Saigon! Comment ne éprouver des frissons lorsque l’on arrive dans cette célébrissime cité. Aujourd’hui renommée Ho Chi Minh City, peu d’habitants l’appellent ainsi et dans les cœurs et les esprits, Saigon reste Saigon

Lorsque je me rapproche de la ville en arrivant par le sud-est, ce qui me surprend d’abord  c’est de voir se profiler au loin de gigantesques tours alors que je suis toujours entrain de parcourir la campagne vietnamienne, et qu’autour de moi de sont encore des rizières qui s’étendent et des buffles qui se baignent tranquillement dans les mares aux bords des routes.

Et puis lorsque j’entre enfin dans le centre de la ville, c’est le trafic insensé qui me surprend. Les deux roues sont partout : sur la droite de la route, sur la gauche de la route, sur les trottoirs… certains roulent à contre sens sur l’équivalent du périphérique local. Rien d’étonnant par rapport ce que j’ai vu en Iran ou en Inde certes, mais la densité de mobylettes est ici quasiment oppressante.
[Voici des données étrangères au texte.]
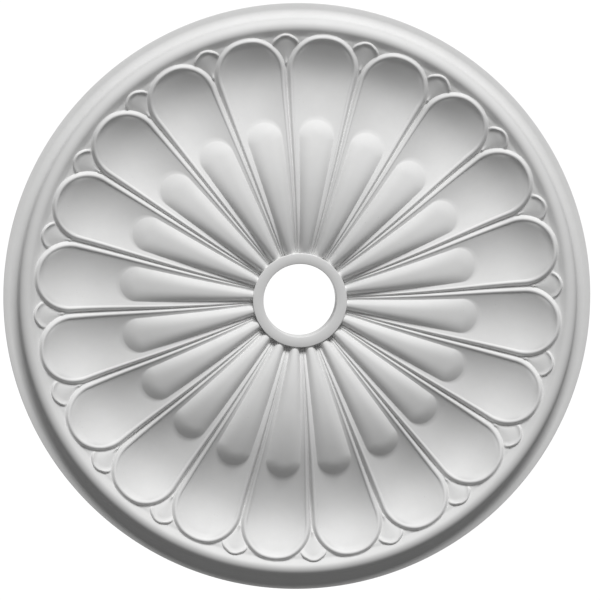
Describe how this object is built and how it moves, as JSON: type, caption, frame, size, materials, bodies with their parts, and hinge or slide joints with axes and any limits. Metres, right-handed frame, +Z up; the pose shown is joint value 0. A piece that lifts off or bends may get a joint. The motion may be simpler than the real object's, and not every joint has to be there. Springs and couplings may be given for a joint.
{
  "type": "ceiling rose",
  "caption": "Round moulded ceiling rose with radiating scooped flutes, convex inner petals, a rolled rim and a plain ring round a central hole for a light fitting's cable and canopy.",
  "frame": {"origin": "centre of the flat back, on the ceiling plane", "axes": "+Z up into the ceiling, along the axis of the hole; the carved face looks down, along -Z; the middle of one flute lies along +X and of another along +Y"},
  "size_m": [0.6799, 0.68, 0.038],
  "materials": {
    "moulding": "moulded high-density foam, factory primed matt white"
  },
  "bodies": {
    "root": {"ceiling_rose": "moulding"}
  },
  "joints": []
}
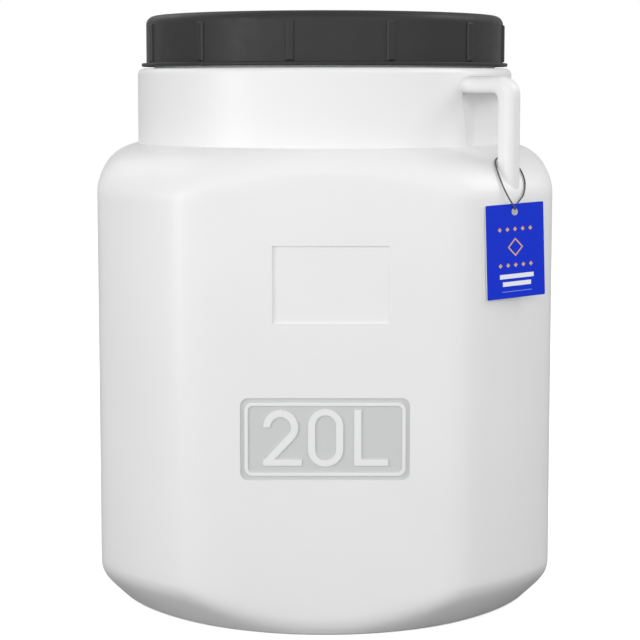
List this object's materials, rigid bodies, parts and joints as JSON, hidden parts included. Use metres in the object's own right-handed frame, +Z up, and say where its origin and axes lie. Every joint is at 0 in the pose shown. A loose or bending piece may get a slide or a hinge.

Par chance, j’ai trouvé une couch surfeuse pour m’accueillir chez elle. Je m’aperçois rapidement que “chez elle” c’est plus dortoir pour couch surfers qu’un appartement. Alors que je pose mes affaires, je fais la connaissance de deux américains, qui habitent déjà le salon. Ils sont eux aussi de passage et couch surf aussi ici. Puis je réalise que mon hôte vit en colocation avec 4 autres personnes, et qu’un ex-colocataire squatte les lieux. Au final nous sommes neuf dans l’appartement + 5 poissons dans un aquarium posé au milieu du salon. Heureusement tout ce petit monde est absolument charmant et s’entend très bien.

Apres une première nuit de sommeil dans ce refuge à voyageurs, je fais une découverte : les vietnamiens doivent effectuer une déclaration à la police lorsqu’ils hébergent des étrangers. En fait cette découverte, je la fais un peu tard lorsque la police frappe a la porte a une heure du matin. C’est le gardien de l’immeuble nous a dénoncés. Alors que les Schmits sermonnent mes hôtes en vietnamien, je finis par comprendre que la principale raison de leur visite n’est pas tant de nous déloger que de récupérer un bakchich pour fermer les yeux. D’ailleurs si le gardien nous a dénoncés, ce n’est pas par respect des lois. Il avait à plusieurs reprises et moyennant finance évidemment, proposé d‘effectuer la déclaration d’hébergement à la police lui même. Mes hôtes ayant refusé, il s’est offert sa petite vengeance.

La blague ne dure pas trop longtemps et nos officiers désoeuvrés et corrompus repartent rapidement. On les embobine un peu aussi en leur expliquant que nous sommes tous de la famille de l’un des colocataires qui est anglais, et que nous repartons le lendemain. Le subterfuge marche, à moins que ce ne soit eux qui comprennent que quoi qu’ils fassent nous ne leurs lâcherons pas un seul dong (monnaie locale vietnamienne).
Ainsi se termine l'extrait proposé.